Seltsames tut sich neuerdings auf der Insel: Hochanständige Buben schicken sich an, mit Schmalz in den Songs statt in den Haaren einen auf BritPop zu machen.    14.06.2004

Sie arbeiten ganz ohne Gitarre.

Darf man den Jungs von Keane Glauben schenken, ist ihr Gitarrist nämlich "verlorengegangen". Nicht gestorben oder nach einem Streit abgezogen, wie es sich für eine richtige Rock´n´Roll-Band gehört hätte, sondern irgendwann im Jahre 2002 einfach weg gewesen. Die ehemalige High-School-Band rund um die "Handwerker" Tim Rice-Oxley am Klavier und Richard Hughes an den Drums sowie Sänger Tom Chaplin sollte von den nicht vorhandenen Gitarrenwellen profitieren. Anderen Wellen entkam Keane nicht: nämlich dem britischen Indie-Hype. Und das mit liebevoller Musik von perfekten Schwiegersöhnen. Die etwas langen Federn am Kopf der drei britischen Jungs kann man ja probemlos durch Anwaltsfrisuren ersetzen.
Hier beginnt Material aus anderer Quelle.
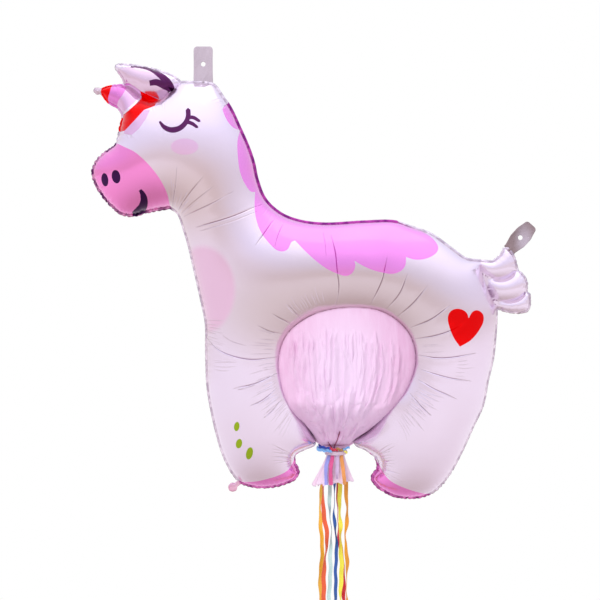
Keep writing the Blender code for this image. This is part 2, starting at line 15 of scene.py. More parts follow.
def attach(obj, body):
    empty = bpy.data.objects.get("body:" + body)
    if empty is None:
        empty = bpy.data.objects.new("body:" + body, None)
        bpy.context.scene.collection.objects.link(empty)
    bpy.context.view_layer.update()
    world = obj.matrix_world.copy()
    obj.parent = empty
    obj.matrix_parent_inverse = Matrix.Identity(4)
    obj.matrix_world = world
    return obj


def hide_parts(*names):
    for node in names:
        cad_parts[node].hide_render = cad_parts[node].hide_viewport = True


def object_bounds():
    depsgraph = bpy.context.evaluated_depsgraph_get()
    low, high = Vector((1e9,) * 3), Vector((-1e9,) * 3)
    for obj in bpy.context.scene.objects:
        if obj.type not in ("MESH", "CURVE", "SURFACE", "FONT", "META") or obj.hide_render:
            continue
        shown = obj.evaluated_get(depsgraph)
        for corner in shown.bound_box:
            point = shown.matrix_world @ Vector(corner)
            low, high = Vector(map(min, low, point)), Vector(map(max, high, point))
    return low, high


# ---- camera ----
CAMERA_AT = (0.164, -2.6, -0.401)
VIEW_WIDTH = 1.02           # width of the picture at the pinata's middle plane
SENSOR = 36.0
FLOOR_DROP = 0.14           # the floor lies this far under the longest ribbon

# the studio's light from each height of the sky, -1 straight down to 1 straight up
SKY = [
    (-1.00, (0.56, 0.47, 0.46)), (-0.70, (0.74, 0.67, 0.69)), (-0.50, (0.82, 0.76, 0.79)),
    (-0.34, (0.86, 0.81, 0.84)), (-0.17, (0.88, 0.83, 0.88)), (-0.08, (0.86, 0.80, 0.84)),
    (-0.02, (0.74, 0.67, 0.68)), (0.09, (0.72, 0.65, 0.67)), (0.22, (0.76, 0.71, 0.76)),
    (0.38, (0.75, 0.73, 0.84)), (0.56, (0.82, 0.81, 0.93)), (0.74, (0.99, 0.98, 1.10)),
    (1.00, (1.16, 1.16, 1.27)),
]
SKY_STRENGTH = 1.12
SOFT_LIGHT = 0.95           # the sky's strength for soft light, of its strength for mirrored light
LEFT_DIM = 0.06             # how much dimmer the sky is at the far left than in the middle
FLOOR_RADIUS = 1.7
FLOOR_CORNERS = 96

# ---- the balloon ----
SEAM_GAP = 0.0003
FOIL_WALL = 0.0008          # room the foil takes at its seams
FILM_WALL = 0.0006          # room the pouch's film takes there
SKIN = 0.00025              # thickness of the foil and film as drawn
PLUMPNESS = 0.96            # swell of the panels against a full round tube
LAP_REACH = 0.030           # how far from the belly hole the foil still makes room for the film's edge
WELD_FILL = 0.12            # how high a weld line stands, of the height without it
OUTLINE_STEP = 0.0026
WELD_STEP = 0.0026
PRINT_STEP = 0.003
GRID_STEP = 0.005
ON_SEAM = 2e-5              # a point this near to the seam lies on it
SEAM_EASE = 0.003           # creases and ruffles fade out over this distance from the seam
BACK = [
    (-0.038, -0.0285), (-0.020, -0.0285), (0.002, -0.029), (0.018, -0.0325), (0.036, -0.0555), (0.048, -0.073),
    (0.064, -0.107), (0.079, -0.141), (0.088, -0.168), (0.0935, -0.194), (0.107, -0.228),
    (0.133, -0.252), (0.164, -0.264), (0.205, -0.269), (0.274, -0.2655), (0.324, -0.265),
    (0.353, -0.274), (0.388, -0.287), (0.426, -0.314), (0.446, -0.328), (0.467, -0.3315), (0.490, -0.3335),
]
TAIL = [
    [(0.490, -0.3335), (0.504, -0.322), (0.5085, -0.3125), (0.517, -0.3105), (0.527, -0.321),
     (0.5325, -0.334), (0.5355, -0.3485)],
    [(0.5355, -0.3485), (0.5465, -0.359), (0.552, -0.372), (0.551, -0.3845)],
    [(0.551, -0.3845), (0.5565, -0.392), (0.557, -0.406), (0.553, -0.420), (0.5415, -0.4245),
     (0.528, -0.425), (0.513, -0.4225), (0.5005, -0.418)],
]
RUMP = [
    (0.5005, -0.418), (0.499, -0.452), (0.494, -0.501), (0.485, -0.540), (0.477, -0.580), (0.461, -0.615),
    (0.441, -0.659), (0.425, -0.690),
]
HIND_HOOF = [
    (0.425, -0.690), (0.409, -0.714), (0.386, -0.7325), (0.359, -0.7395),
    (0.329, -0.738), (0.305, -0.728), (0.289, -0.715), (0.2835, -0.702), (0.2935, -0.684), (0.290, -0.668),
]
CROTCH_RIGHT = [(0.290, -0.668), (0.275, -0.657), (0.2575, -0.6485), (0.2545, -0.641)]
BELLY_HOLE = [
    (0.2545, -0.641), (0.278, -0.622), (0.310, -0.586), (0.340, -0.547), (0.3545, -0.500), (0.343, -0.456),
    (0.303, -0.4225), (0.244, -0.4145), (0.184, -0.427), (0.143, -0.459), (0.1295, -0.500),
    (0.137, -0.552), (0.152, -0.583), (0.174, -0.610), (0.1915, -0.640),
]
CROTCH_LEFT = [(0.1915, -0.640), (0.1895, -0.6485), (0.173, -0.656), (0.157, -0.665), (0.157, -0.676)]
FRONT_HOOF = [
    (0.157, -0.676), (0.164, -0.692), (0.157, -0.7065), (0.138, -0.716), (0.117, -0.721), (0.096, -0.722),
    (0.078, -0.7195), (0.064, -0.7145), (0.055, -0.707), (0.0475, -0.698),
]
CHEST = [
    (0.0475, -0.698), (0.031, -0.664), (0.0145, -0.604), (0.005, -0.550), (0.0025, -0.486), (0.002, -0.442),
    (-0.005, -0.406), (-0.019, -0.344), (-0.027, -0.310), (-0.035, -0.283), (-0.0455, -0.255), (-0.057, -0.247),
]
FACE = [
    (-0.057, -0.247), (-0.080, -0.251), (-0.100, -0.2555), (-0.119, -0.2605), (-0.141, -0.257), (-0.167, -0.234),
    (-0.184, -0.209), (-0.1915, -0.184), (-0.184, -0.163), (-0.166, -0.146), (-0.151, -0.135),
    (-0.147, -0.122), (-0.1445, -0.108), (-0.1405, -0.094),
]
HORN = [
    (-0.1405, -0.094), (-0.1405, -0.086), (-0.147, -0.0765),
    (-0.161, -0.0685), (-0.169, -0.060), (-0.1745, -0.0525), (-0.183, -0.0515), (-0.1875, -0.0455),
    (-0.1835, -0.0395), (-0.1745, -0.0405), (-0.1635, -0.0365), (-0.152, -0.0345), (-0.1375, -0.0335),
]
EAR = [
    (-0.1375, -0.0335), (-0.1385, -0.0265), (-0.145, -0.0175), (-0.1515, -0.006), (-0.149, 0.000),
    (-0.136, 0.0015), (-0.112, -0.001), (-0.088, -0.0055), (-0.065, -0.0125), (-0.047, -0.0205), (-0.038, -0.0285),
]
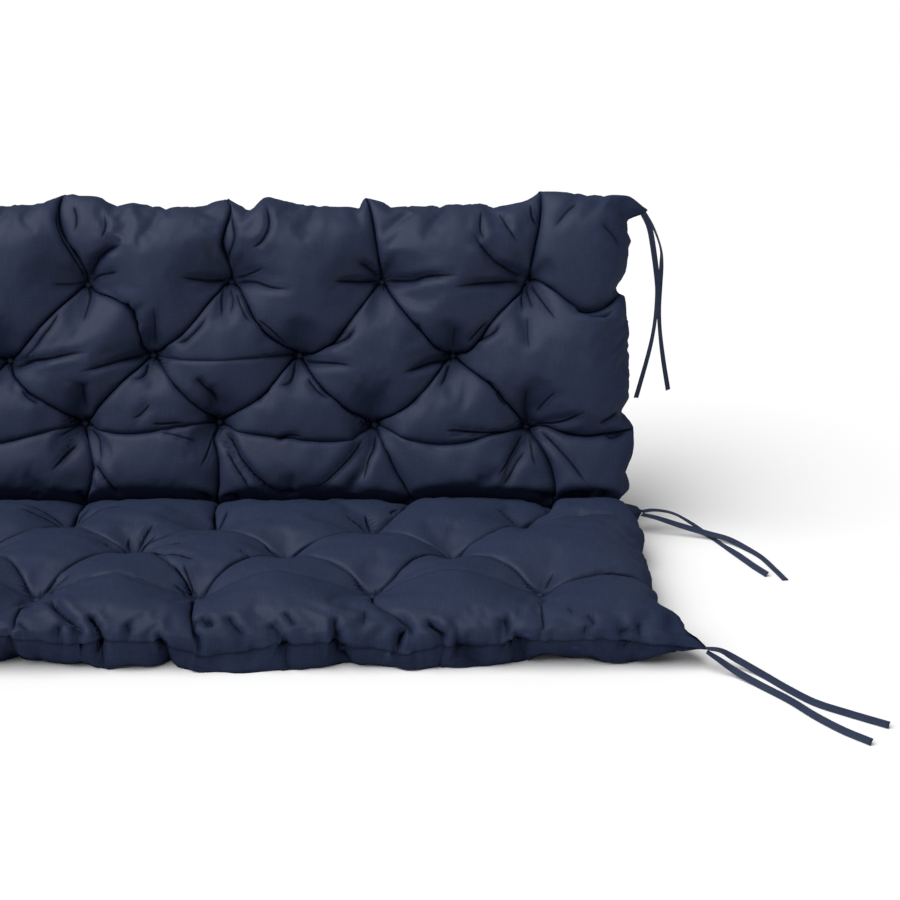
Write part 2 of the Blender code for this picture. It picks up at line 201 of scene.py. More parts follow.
# Places along each right-hand tail, from the fold's line, with the tape's roll in degrees
RoutePoint = namedtuple("RoutePoint", "x y z roll")
TIE_ROUTES = {
    "fold_upper": (
        (0.7400, 0.0010, 0.0325, 6), (0.7600, 0.0060, 0.0330, 4), (0.7890, 0.0060, 0.0275, 0),
        (0.8170, -0.0020, 0.0140, 0), (0.8420, -0.0250, 0.0020, 0), (0.8570, -0.0600, 0.0012, 0),
        (0.8730, -0.1060, 0.0036, 40), (0.8870, -0.1440, 0.0038, 48), (0.9010, -0.1760, 0.0038, 48),
    ),
    "fold_lower": (
        (0.7400, -0.0010, 0.0285, 6), (0.7610, -0.0110, 0.0270, 20), (0.7990, -0.0200, 0.0170, 45),
        (0.8370, -0.0330, 0.0098, 48), (0.8660, -0.0500, 0.0072, 40), (0.8880, -0.0750, 0.0034, 25),
        (0.9060, -0.1080, 0.0016, 8), (0.9170, -0.1520, 0.0013, 3), (0.9250, -0.1900, 0.0013, 3),
    ),
    "front_upper": (
        (0.7655, -0.4690, 0.0305, 0), (0.7850, -0.4620, 0.0240, 22), (0.8040, -0.4650, 0.0140, 50),
        (0.8340, -0.4900, 0.0048, 58), (0.8600, -0.5320, 0.0044, 58), (0.8850, -0.5660, 0.0044, 58),
        (0.9190, -0.5930, 0.0044, 55), (0.9600, -0.6220, 0.0043, 50),
    ),
    "front_lower": (
        (0.7655, -0.4710, 0.0270, 0), (0.7820, -0.4780, 0.0180, 22), (0.8020, -0.4920, 0.0085, 50),
        (0.8280, -0.5220, 0.0045, 60), (0.8550, -0.5600, 0.0045, 60), (0.8770, -0.5990, 0.0045, 60),
        (0.9020, -0.6340, 0.0044, 56), (0.9290, -0.6620, 0.0043, 52),
    ),
    "top_front": (
        (0.7425, 0.1550, 0.4680, 60), (0.7530, 0.1535, 0.4480, 78), (0.7600, 0.1525, 0.4190, 78),
        (0.7690, 0.1520, 0.3650, 70), (0.7705, 0.1520, 0.3360, 45), (0.7680, 0.1525, 0.2890, 35),
        (0.7610, 0.1540, 0.2430, 45), (0.7440, 0.1560, 0.1680, 55),
    ),
    "top_rear": (
        (0.7440, 0.1590, 0.4690, 50), (0.7610, 0.1605, 0.4440, 25), (0.7740, 0.1620, 0.4110, 25),
        (0.7765, 0.1630, 0.3840, 55), (0.7760, 0.1640, 0.3500, 65), (0.7760, 0.1640, 0.3130, 55),
        (0.7790, 0.1635, 0.2760, 50), (0.7860, 0.1630, 0.2300, 60), (0.7960, 0.1630, 0.1790, 65),
    ),
}
HANGING = ("top_front", "top_rear")
SIDES = {"left": -1.0, "right": 1.0}

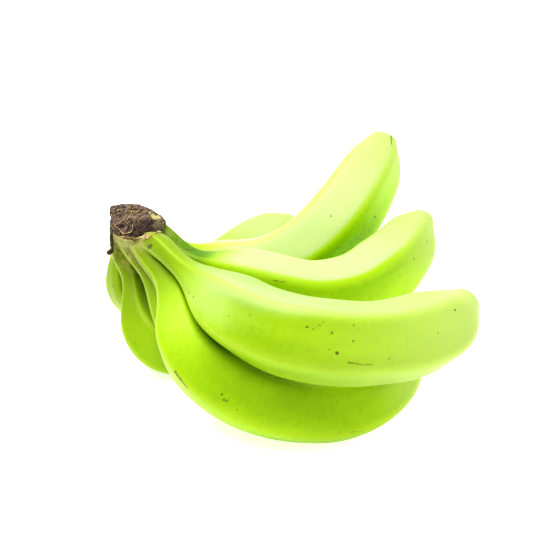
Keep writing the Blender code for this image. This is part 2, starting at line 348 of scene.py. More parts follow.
def skin_points(name, lines, rings=RINGS, sides=SIDES):
    """The skin as an array of rings, with each point's place on the straightened fruit and its nearness to
    a ridge."""
    points, tangent, radius, length = lines[name]
    frames = steady_frames(tangent, FACET_FACES[name])
    others = [(lines[k][0][::2], lines[k][2][::2]) for k in lines if k != name]
    angle = np.arange(sides) * 2.0 * math.pi / sides
    share = np.linspace(0.0, 1.0, rings)
    at = share * (CURVE_SAMPLES - 1)
    spots = np.stack([np.interp(at, np.arange(CURVE_SAMPLES), points[:, k]) for k in range(3)], axis=1)
    aheads = np.stack([np.interp(at, np.arange(CURVE_SAMPLES), tangent[:, k]) for k in range(3)], axis=1)
    faces = np.stack([np.interp(at, np.arange(CURVE_SAMPLES), frames[:, k]) for k in range(3)], axis=1)
    means = np.interp(at, np.arange(CURVE_SAMPLES), radius)
    skin = np.zeros((rings + END_RINGS, sides, 3))
    place = np.zeros((rings + END_RINGS, sides, 3))
    ridge = np.zeros((rings + END_RINGS, sides))
    seed = 17.0 * list(lines).index(name)
    for i in range(rings):
        ahead = aheads[i] / np.linalg.norm(aheads[i])
        side = faces[i] - np.dot(faces[i], ahead) * ahead
        side /= np.linalg.norm(side)
        up = np.cross(ahead, side)
        gauge = section(share[i], angle)
        swell = np.array([
            noise.noise(Vector((
                SWELL_ROUND * math.cos(a),
                SWELL_ROUND * math.sin(a),
                SWELL_ALONG * share[i] * length + seed,
            )))
            for a in angle
        ])
        reach = means[i] * gauge + SWELL_HEIGHT * swell * min(1.0, 4.0 * share[i])
        offset = np.cos(angle)[:, None] * side + np.sin(angle)[:, None] * up
        skin[i] = spots[i] + offset * reach[:, None]
        place[i, :, 0] = ROD_RADIUS * np.cos(angle)
        place[i, :, 1] = ROD_RADIUS * np.sin(angle)
        place[i, :, 2] = share[i] * length
        ridge[i] = 0.5 - 0.5 * np.cos(FACETS * angle)
    centre = np.repeat(spots[:, None, :], sides, axis=1).reshape(-1, 3)
    mean = np.repeat(means[:, None], sides, axis=1).reshape(-1)
    skin[:rings] = press(centre, skin[:rings].reshape(-1, 3), mean, others).reshape(rings, sides, 3)
    rim = skin[rings - 1] - spots[-1]
    mean_rim = np.linalg.norm(rim, axis=1).mean()
    for k in range(END_RINGS):
        turn = (k + 1) / END_RINGS * 0.5 * math.pi
        shrink = SCAR_RADIUS / mean_rim + (1.0 - SCAR_RADIUS / mean_rim) * math.cos(turn)
        skin[rings + k] = spots[-1] + rim * shrink + aheads[-1] * END_RISE * math.sin(turn)
        place[rings + k] = place[rings - 1]
        place[rings + k, :, 2] += END_RISE * math.sin(turn)
        ridge[rings + k] = ridge[rings - 1] * (1.0 - (k + 1) / END_RINGS)
    skin[:, :, 2] = np.maximum(skin[:, :, 2], 0.0)
    return skin, place, ridge


def mesh_object(name, vertices, faces):
    """A smooth-shaded mesh from points in millimetres."""
    mesh = bpy.data.meshes.new(name)
    mesh.from_pydata([tuple(MM * float(c) for c in v) for v in vertices], [], faces)
    mesh.validate()
    mesh.update()
    mesh.polygons.foreach_set("use_smooth", [True] * len(mesh.polygons))
    item = bpy.data.objects.new(name, mesh)
    bpy.context.scene.collection.objects.link(item)
    return item


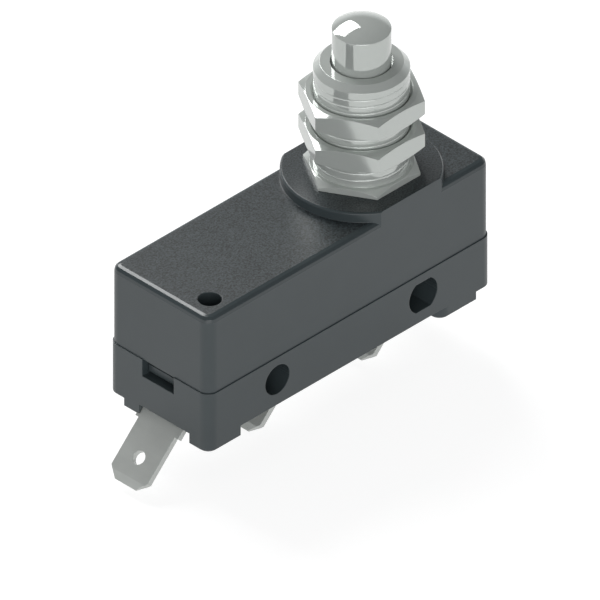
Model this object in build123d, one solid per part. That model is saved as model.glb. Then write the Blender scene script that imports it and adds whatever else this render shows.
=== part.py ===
from build123d import *

import math
import os

os.makedirs("parts", exist_ok=True)

# Plunger micro switch: a snap-action switch in a two-part moulded case, worked from above
# through a threaded panel bushing. All sizes are in millimetres. The origin is the centre of
# the round mounting hole at mid-width, +X runs along the case towards the plunger, +Z is up.

# Case
case_length = 49.5
case_width = 17.5
case_corner_r = 1.5
base_height = 7.36
cover_height = 11.4
side_wall = 2.0
end_wall = 2.0
floor_thickness = 1.6
roof_thickness = 2.4
cover_inset = 0.12
cover_edge_r = 0.85
edge_steps = 3
base_edge = 0.3
cavity_corner_r = 0.8
lip_depth = 0.9
lip_thickness = 0.8
case_gap = 0.1

# Mounting holes
hole_spacing = 25.4
hole_below_seam = 3.3
hole_dia = 4.2
slot_hole_length = 4.9
hole_boss_wall = 1.2

# Feet, as lengths along the long sides and depths in from them
foot_height = 1.43
short_foot_length = 5.66
short_foot_depth = 3.3
long_foot_length = 9.25
long_foot_depth = 5.5
foot_corner_cut = 2.85

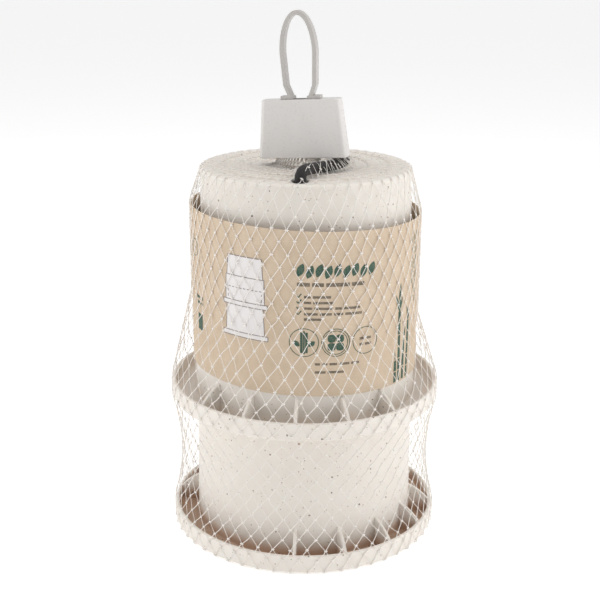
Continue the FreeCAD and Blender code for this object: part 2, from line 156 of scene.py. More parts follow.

Der Vorhang für den Eintritt ins Pop-Wunderland hebt sich bereits mit dem Opener des Debütwerks "Hopes and Fears". Schon die ersten Pianoklänge von "Somewhere Only We Know" triefen nur so vor Melancholie. Die bereits dritte Single-Auskopplung, die Keane dank heftigster Rotation auf MTVIVA auch am Festland bekannt machte - die ersten beiden Singles "Everybody´s Changing" und "This Is The Last Time" werden hierzulande wohl noch als Singles nachgereicht werden - ist im anmutigen Theater der Gefühle bestens aufgehoben. Ausnahmsweise einmal nicht klatschnasse Asphaltböden, sondern grasgrüne Wiesenblumen und glänzende Seeblumen tanzen vor dem Auge des Hörenden herum, der frische Geruch von Frühling liegt fast genau eine Albumlänge im Raum.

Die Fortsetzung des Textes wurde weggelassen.